Erstellt von DL-Redaktion am Samstag 29. Juli 2023

BIDENS BALKAN-TEAM

Von Nornert Mappes-Niediek

US-Diplomaten wird seit dem Ukrainekrieg Appeasement gegenüber Serbien vorgeworfen, um Aleksandar Vučić ins westliche Lager zu ziehen. Tatsächlich mischen sich die USA in der Region wieder mehr ein, weil alte Konflikte erneut zu eskalieren drohen.

Von „Appeasement“ dürfe man nicht sprechen, so Gabriel Escobar. Der Balkan-Beauftragte des US State Department hat das geschichtsschwere Wort in den letzten Monaten so oft hören müssen, dass er es bei einem Pressegespräch am 6. Juni in Prishtina schließlich selbst in den Mund nahm.

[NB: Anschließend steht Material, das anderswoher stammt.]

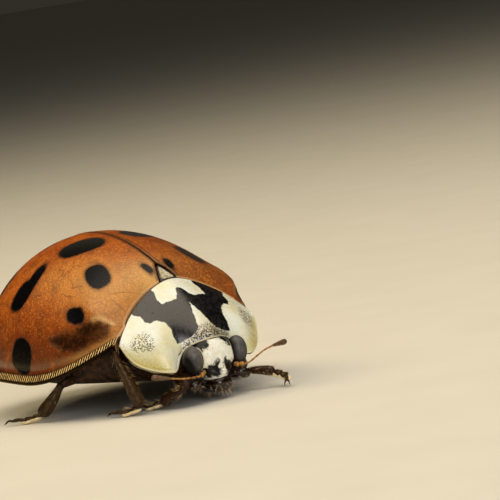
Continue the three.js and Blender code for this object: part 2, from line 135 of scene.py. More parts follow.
def reckon(operation, *values):
    """One sum in a finish; the first of its values is a socket."""
    return lay(values[0].id_data, "Math", dict(enumerate(values)), operation=operation).outputs[0]


def scaled(value, by, plus):
    return reckon("MULTIPLY_ADD", value, by, plus)


def grained(place, per_mm, detail, rough=0.5):
    """An even cloudy grain from 0 to 1, with about per_mm blotches to a mm."""
    cloudy = {"Vector": place, "Scale": per_mm, "Detail": detail, "Roughness": rough}
    return lay(place.id_data, "TexNoise", cloudy).outputs["Fac"]


def shade(colour):
    """A colour as it is seen, from 0 to 255, for a shader."""
    parts = [part / 255 for part in colour]
    return tuple([p / 12.92 if p < 0.04045 else ((p + 0.055) / 1.055) ** 2.4 for p in parts] + [1.0])


def over(colour, *coats):
    """A colour with others laid over it in turn, each by a share from 0 to 1."""
    for share, top in coats:
        under, top = (shade(c) if isinstance(c, tuple) else c for c in (colour, top))
        colour = lay(share.id_data, "Mix", {0: share, 6: under, 7: top}, data_type="RGBA").outputs[2]
    return colour


def finish(name):
    """A new material, with its shader and the place on the piece in mm."""
    material = bpy.data.materials.new(name)
    material.use_nodes = True
    tree = material.node_tree
    spot = lay(tree, "TexCoord").outputs["Object"]
    place = lay(tree, "VectorMath", {0: spot, 1: (1000, 1000, 1000)}, operation="MULTIPLY").outputs[0]
    return material, tree, tree.nodes["Principled BSDF"], place


world = bpy.data.worlds.new("studio")
world.use_nodes = True
dress(world.node_tree.nodes["Background"], {"Color": (0.3, 0.27, 0.21, 1), "Strength": 0.1})
bpy.context.scene.world = world

floor_paper, tree, gloss, place = finish("floor_paper")
fibre = grained(place, 0.4, 4)
paper = over((214, 212, 204), (fibre, (224, 222, 215)))
dress(gloss, {"Base Color": paper, "Roughness": scaled(fibre, 0.1, 0.8)})
bm = bmesh.new()
bmesh.ops.create_grid(bm, x_segments=8, y_segments=8, size=4)
mesh = bpy.data.meshes.new("floor")
bm.to_mesh(mesh)
bm.free()
mesh.materials.append(floor_paper)
floor = bpy.data.objects.new("floor", mesh)
bpy.context.scene.collection.objects.link(floor)

# --------------------
# The pronotum, the shield behind the head: one bent plate of thin chitin,
# creamy, with a black M, a rolled rim and two lobes that reach past the eyes.
# --------------------
SHIELD_BACK = [(0, -0.035, 2.903), (0.581, -0.028, 2.748), (1.293, -0.182, 2.343), (1.7, -0.32, 1.98),
               (1.915, -0.44, 1.77)]
SHIELD_FRONT = [(0, -1.455, 1.635), (0.22, -1.4, 1.61), (0.42, -1.28, 1.55), (0.62, -1.17, 1.45),
                (0.74, -1.14, 1.31), (0.84, -1.17, 1.14), (0.94, -1.24, 1.05), (1.1, -1.33, 1.035),
                (1.42, -1.12, 1.1), (1.712, -0.806, 1.266), (1.86, -0.62, 1.5), (1.915, -0.46, 1.74)]
SHIELD_SWELL = [(0, -0.84, 2.34), (0.7, -1.03, 2.16), (1.1, -1.12, 1.95), (1.4, -0.98, 1.85),
                (1.7, -0.74, 1.78), (1.915, -0.45, 1.755)]
SHIELD_HALF_WIDTH = 1.915
SHIELD_LENGTH = 1.9
EDGE_PLACES = 260
SMOOTHINGS = 25
# Half of the black M: across in mm, and from the back edge (0) to the front (1).
M_MARK = [(0, 0.165), (0.07, 0.18), (0.16, 0.27), (0.24, 0.315), (0.42, 0.285), (0.615, 0.245),
          (0.625, 0.15), (0.56, 0.07), (0.575, -0.1), (1.33, -0.1), (1.28, 0.06), (1.19, 0.13), (1.2, 0.22),
          (1.12, 0.3), (0.97, 0.32), (0.83, 0.42), (0.755, 0.55), (0.775, 0.68), (0.75, 0.8), (0.64, 0.86),
          (0.46, 0.875), (0.3, 0.85), (0.2, 0.8), (0.14, 0.68), (0.09, 0.58), (0.035, 0.48), (0, 0.43),
          (-0.1, 0.3), (-0.1, 0.1)]


def through(points, across):
    """Reads a smooth symmetric curve of (x, y, z) points at distances across."""
    points = np.array(points)
    knots = np.concatenate([-points[2:0:-1, 0], points[:, 0]])
    values = np.concatenate([points[2:0:-1, 1:], points[:, 1:]])
    slopes = np.gradient(values, axis=0) / np.gradient(knots)[:, None]
    at = np.clip(np.abs(across), 0, knots[-1])
    k = np.clip(np.searchsorted(knots, at, side="right") - 1, 0, len(knots) - 2)
    width = (knots[k + 1] - knots[k])[:, None]
    t = (at - knots[k])[:, None] / width
    return ((2 * t**3 - 3 * t**2 + 1) * values[k] + (t**3 - 2 * t**2 + t) * width * slopes[k]
            + (3 * t**2 - 2 * t**3) * values[k + 1] + (t**3 - t**2) * width * slopes[k + 1])


def line_distance(points, line):
    """Distance from points to an open line through other points."""
    nearest = np.full(len(points), 1e9)
    for start, end in zip(line[:-1], line[1:]):
        edge = end - start
        away = points - start
        share = np.clip(away @ edge / max(edge @ edge, 1e-12), 0, 1)
        nearest = np.minimum(nearest, np.linalg.norm(away - share[:, None] * edge, axis=1))
    return nearest


def outline_distance(points, outline):
    """Distance from flat points to a closed outline, negative inside it."""
    closed = np.array([*outline, outline[0]])
    inside = np.zeros(len(points), bool)
    for (ax, ay), (bx, by) in zip(closed[:-1], closed[1:]):
        crosses = (ay > points[:, 1]) != (by > points[:, 1])
        meets = ax + (points[:, 1] - ay) * (bx - ax) / (by - ay if by != ay else 1e-12)
        inside ^= crosses & (points[:, 0] < meets)
    return np.where(inside, -1, 1) * line_distance(points, closed)


def hump(value, middle, reach):
    """A smooth bump of height 1 where value is at its middle."""
    return np.exp(-((value - middle) / reach)**2)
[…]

Genützt hat das Dementi nicht. Denn auch danach gingen die Vorwürfe weiter: Um eine möglichst breite Front gegen Russland aufzustellen, umschmeichelten die USA den serbischen Präsidenten Aleksandar Vučić, damit er nicht ins Putin-Lager schwenkt, stützten ihm zuliebe die Serben im Kosovo sowie „ethnonationalistische“ Positionen in Bosnien. Absender dieser Vorwürfe sind liberale Denkfabriken etwa die US-amerikanische Jamestown Foundation oder die Grünen-nahe Heinrich-Böll-Stiftung. Bei den traditionellen Verbündeten der USA in der Region, Albanern und Bosniaken, hat sich der Appeasement-Verdacht schon zur Gewissheit verdichtet. Der Regierungschef Kosovos, Albin Kurti, übt offen Kritik an der Schutzmacht und sieht „im demokratischen Westen eine beschwichtigende Haltung“1 .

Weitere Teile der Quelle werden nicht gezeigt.